Have you read up on Bell's spaceship paradox?

 

[A.T.]

This is suppose to increase the force between them contrarily to what is seen by the platform observer.

Both observes see an increase in force. The train observer, because the charges come closer together. The platform observer, because the length contracted E-fields expand to spherical symmetry again.

 

[adelmakram]

Both observes see an increase in force. The train observer, because the charges come closer together. The platform observer, because the length contracted E-fields expand to spherical symmetry again.

If both ends come to a simultaneous stop relative to the platform, then the distance between them should not altered before and after the stop. That may only happen when the rear end stops before the near end which is not my scenario.

 

[Meir Achuz]

How does a moving point charge affect another point charge moving at the same velocity and separated by some distance in one direction relative to an observer whom the charge are moving? What formula describes that interaction?

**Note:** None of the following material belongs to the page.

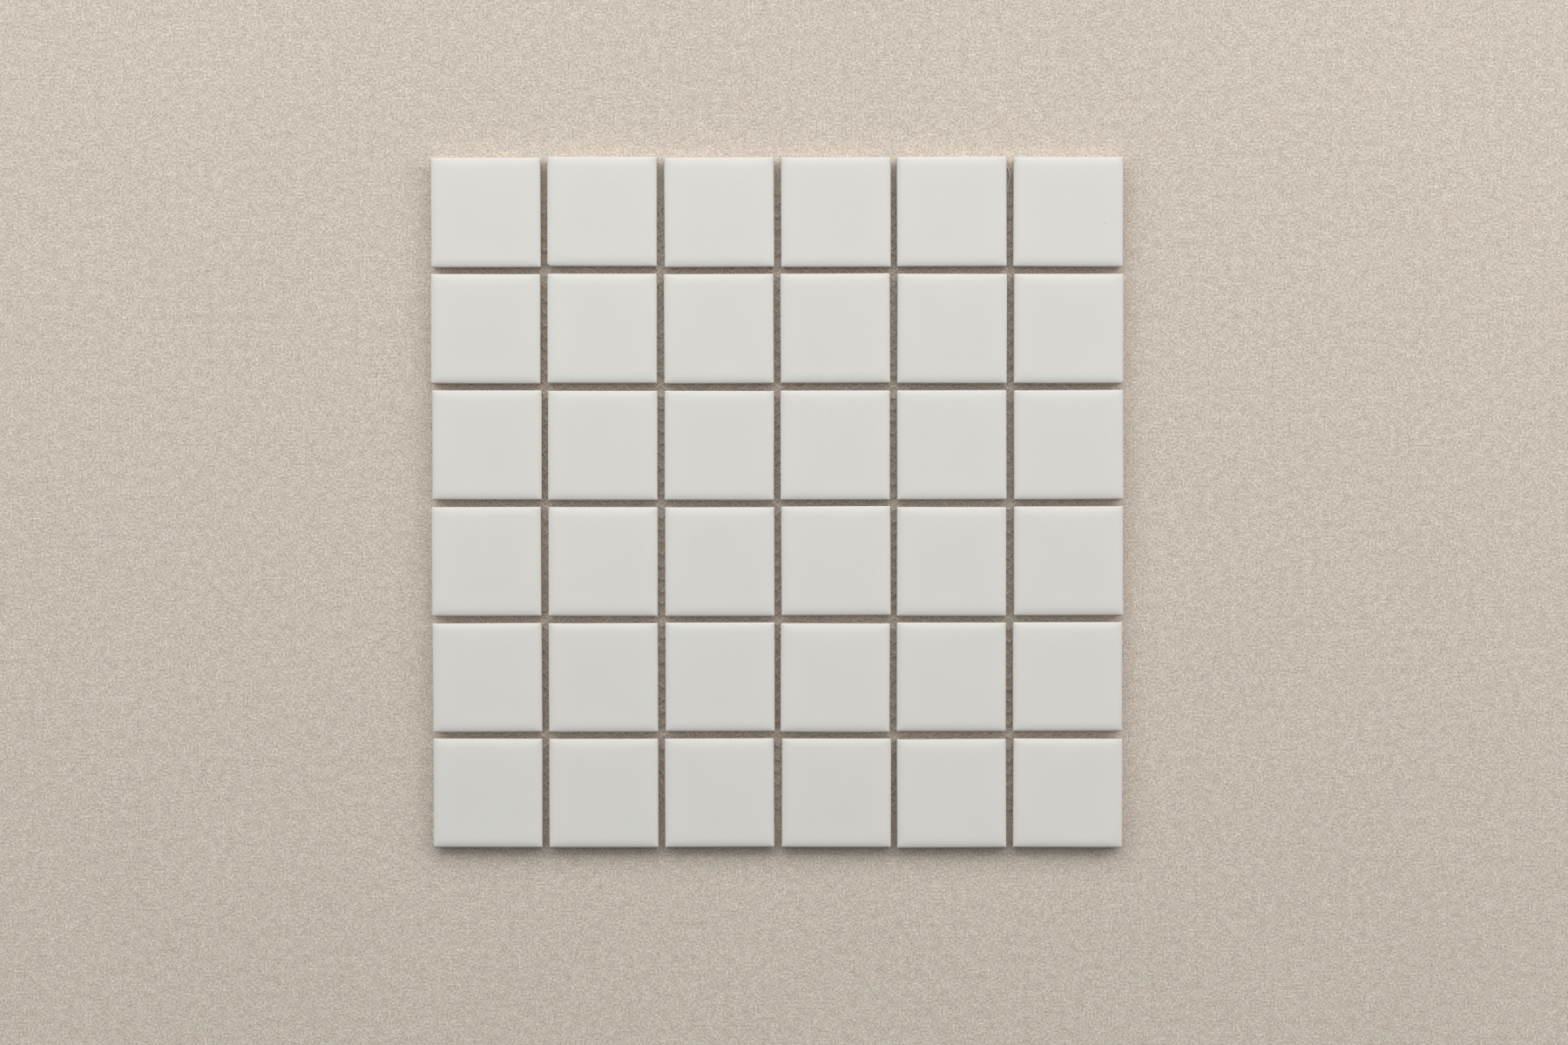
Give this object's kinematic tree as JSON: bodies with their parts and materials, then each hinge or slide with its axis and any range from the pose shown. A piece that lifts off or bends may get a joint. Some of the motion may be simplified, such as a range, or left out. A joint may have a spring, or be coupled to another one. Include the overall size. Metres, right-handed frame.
{
  "type": "mosaic tile sheet",
  "caption": "White glazed porcelain mosaic sheet: square tiles with rolled edges, joined edge to edge by an open net across their backs.",
  "frame": {"origin": "the middle of the sheet's outline, on the plane of the net's underside", "axes": "+Z out of the glazed faces, +X along a row of tiles, +Y up a column, as in the picture"},
  "size_m": [0.3034, 0.3036, 0.006],
  "materials": {
    "glazed_porcelain": "satin white glaze",
    "net_thread": "fine knitted thread stiffened with glue"
  },
  "bodies": {
    "root": {"backing_net": "net_thread", "tile_r1_c1": "glazed_porcelain", "tile_r1_c2": "glazed_porcelain", "tile_r1_c3": "glazed_porcelain", "tile_r1_c4": "glazed_porcelain", "tile_r1_c5": "glazed_porcelain", "tile_r1_c6": "glazed_porcelain", "tile_r2_c1": "glazed_porcelain", "tile_r2_c2": "glazed_porcelain", "tile_r2_c3": "glazed_porcelain", "tile_r2_c4": "glazed_porcelain", "tile_r2_c5": "glazed_porcelain", "tile_r2_c6": "glazed_porcelain", "tile_r3_c1": "glazed_porcelain", "tile_r3_c2": "glazed_porcelain", "tile_r3_c3": "glazed_porcelain", "tile_r3_c4": "glazed_porcelain", "tile_r3_c5": "glazed_porcelain", "tile_r3_c6": "glazed_porcelain", "tile_r4_c1": "glazed_porcelain", "tile_r4_c2": "glazed_porcelain", "tile_r4_c3": "glazed_porcelain", "tile_r4_c4": "glazed_porcelain", "tile_r4_c5": "glazed_porcelain", "tile_r4_c6": "glazed_porcelain", "tile_r5_c1": "glazed_porcelain", "tile_r5_c2": "glazed_porcelain", "tile_r5_c3": "glazed_porcelain", "tile_r5_c4": "glazed_porcelain", "tile_r5_c5": "glazed_porcelain", "tile_r5_c6": "glazed_porcelain", "tile_r6_c1": "glazed_porcelain", "tile_r6_c2": "glazed_porcelain", "tile_r6_c3": "glazed_porcelain", "tile_r6_c4": "glazed_porcelain", "tile_r6_c5": "glazed_porcelain", "tile_r6_c6": "glazed_porcelain"}
  },
  "joints": []
}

That is the configuration of the Trouton – Noble experiment.
The interaction between the two moving charges is given by equation (3) of
http://arxiv.org/pdf/physics/0603110.pdf,
but that leads to a paradox, which is resolved in the rest of the paper.

 

[A.T.]

But for the train observer, where the train is originally at rest, the near end starts to move first toward the rear end which bring the near charge close to the rear one.

If both ends come to a simultaneous stop relative to the platform, then the distance between them should not altered before and after the stop.

You just explained yourself that the distance is reduced in the train frame.

 

[Dale]

This topic is already being discussed in a separate thread by the OP in the relativity section. This duplicate thread is closed.